Now when Jesus heard that John had been arrested, he withdrew to Galilee. He left Nazareth and made his home in Capernaum by the sea, in the territory of Zebulun and Naphtali, so that what had been spoken through the prophet Isaiah might be fulfilled: "Land of Zebulun, land of Naphtali, on the road by the sea, across the Jordan, Galilee of the Gentiles-- the people who sat in darkness have seen a great light, and for those who sat in the region and shadow of death light has dawned." From that time Jesus began to proclaim, "Repent, for the kingdom of heaven has come near.". (Matthew 4:12-17 NRSV)

When Matthew uses the word anakwrein, - to withdraw or retreat - he always suggests a deliberate choice by Jesus to go where people most need him. And so we see that Jesus left Judea - the heartland of the chosen people of God, and went to the people of Galilee, whose membership in the chosen people had always been suspect after the return from exile. And then he left Nazareth, the place of his family, and settled down - made his home- in Capernaum. Now Capernaum was not a nice little up-market seaside town in the Jewish hinterland. It was the construction of the Roman imperial authorities, a place to settle army veterans from all over the empire. It was a nearly totally Gentile environment, which led Matthew to describe it using the ancient words of Isaiah which we read in our Hebrew Scripture reading.
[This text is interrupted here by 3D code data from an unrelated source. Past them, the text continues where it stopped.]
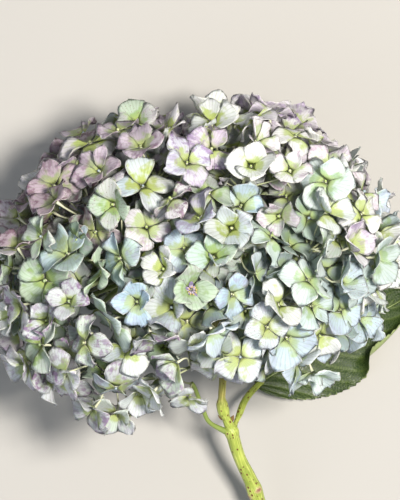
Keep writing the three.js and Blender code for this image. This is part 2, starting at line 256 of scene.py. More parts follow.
stem_bm = bmesh.new()
age_and_shade_layer = stem_bm.verts.layers.float.new("age_and_shade")
scar_layer = stem_bm.verts.layers.float.new("scar")
core_layer = stem_bm.verts.layers.float.new("core")
stem_path = smooth_path(STEM_PATH, STEM_STEPS)
stem_length = sum((b - a).length for a, b in zip(stem_path, stem_path[1:]))
stem_rings = grow_stalk(stem_bm, stem_path, radii_along(STEM_GIRTH, STEM_STEPS), STEM_SIDES)
for step, ring in enumerate(stem_rings):
    for corner in ring:
        away = corner.co - stem_path[step]
        corner[age_and_shade_layer] = smooth_step(OLD_AND_SHADED_FROM, OLD_AND_SHADED_FROM + OLD_AND_SHADED_BLEND, step / STEM_STEPS)
        # A little out of round, with two flat sides and slow bumps, as a grown stalk is.
        around = math.atan2(away.z, away.x)
        wave = OUT_OF_ROUND[0] * math.cos(2 * around + step * 0.03)
        wave = wave + OUT_OF_ROUND[1] * math.sin(3 * around + step * 0.11)
        corner.co += away.normalized() * wave
        for share, toward, tall, wide in SCARS:
            above = (step / STEM_STEPS - share) * stem_length
            beside = away.angle(Vector(toward)) * away.length
            close = 1 - math.hypot(above / tall, beside / wide)
            if close > 0:
                corner[scar_layer] = max(corner[scar_layer], smooth_step(0, 0.9, close))
                corner.co += away.normalized() * SCAR_RISE * smooth_step(0, 0.4, close)
        corner.co.z = max(corner.co.z, ON_TABLE)
cut_face = min(stem_bm.faces, key=lambda face: face.calc_center_median().y)
for width in CUT_RINGS:
    bmesh.ops.inset_region(stem_bm, faces=[cut_face], thickness=CUT_RING_WIDTH, depth=CUT_RING_DISH,
                           use_even_offset=True)
    for corner in cut_face.verts:
        corner[core_layer] = 1 - width * 0.6
for face in stem_bm.faces:
    if face is cut_face or any(v[core_layer] > 0 for v in face.verts):
        face.material_index = 1
bmesh.ops.recalc_face_normals(stem_bm, faces=stem_bm.faces)
bark = stem_bark()
OBSTACLES = [BVHTree.FromBMesh(stem_bm)]
make_piece("stem_stalk", stem_bm, [bark, cut_wood()], ["stem"])

# ---------------------------------------------------------------------------------------------------
# Axillary buds. Two resting buds in the angles of the upper node, each wrapped in a pair of brown
# scales that overlap like a beak. They grew there; nothing fixes them.
# ---------------------------------------------------------------------------------------------------
BUDS = [
    ("axillary_bud_left", (14.6, -99.4, 48.4), (10.6, -96.2, 50.8), 1.1),
    ("axillary_bud_right", (17.4, -101.2, 47.2), (19.9, -96.4, 49.8), 1.1),
]
BEAK = 0.55
SCALE_SHIFT = 0.25
SHORTER = 0.93


def bud_scale():
    """Dry bud scales: thin brown papery leaves with a waxy shine, redder towards the tip."""
    material, tree = new_material("waxy_bud_scale")
    place_at = add(tree, "TexCoord").outputs["Object"]
    mottle = add(tree, "TexNoise", {"Vector": place_at, "Scale": 700.0, "Detail": 2.0})
    tone = add(tree, "Mix", {0: mottle.outputs["Fac"], 6: linear("#55301f"), 7: linear("#86703c")},
               data_type="RGBA").outputs[2]
    bump = add(tree, "Bump", {"Height": mottle.outputs["Fac"], "Strength": 0.3, "Distance": 0.0003})
    surface = add(tree, "BsdfPrincipled", {"Base Color": tone, "Roughness": 0.35,
                                           "Normal": bump.outputs[0]})
    add(tree, "OutputMaterial", {"Surface": surface.outputs[0]})
    return material


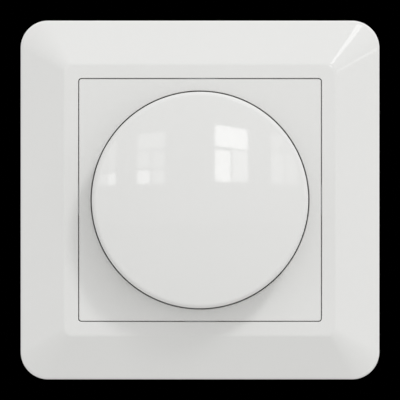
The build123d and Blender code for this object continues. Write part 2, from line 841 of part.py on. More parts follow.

And in that place, with all its foreignness and Gentileness, Jesus chose to settle down, to make his home.

In the face of the strife in our world today, much of it driven by difference of culture, religion and race, together with the greed and excess of the Western world, we Christians may need to heed again that minor voice, and ask what is says to our understanding of our election - a call to privilege or a call to the mission of compassionate service.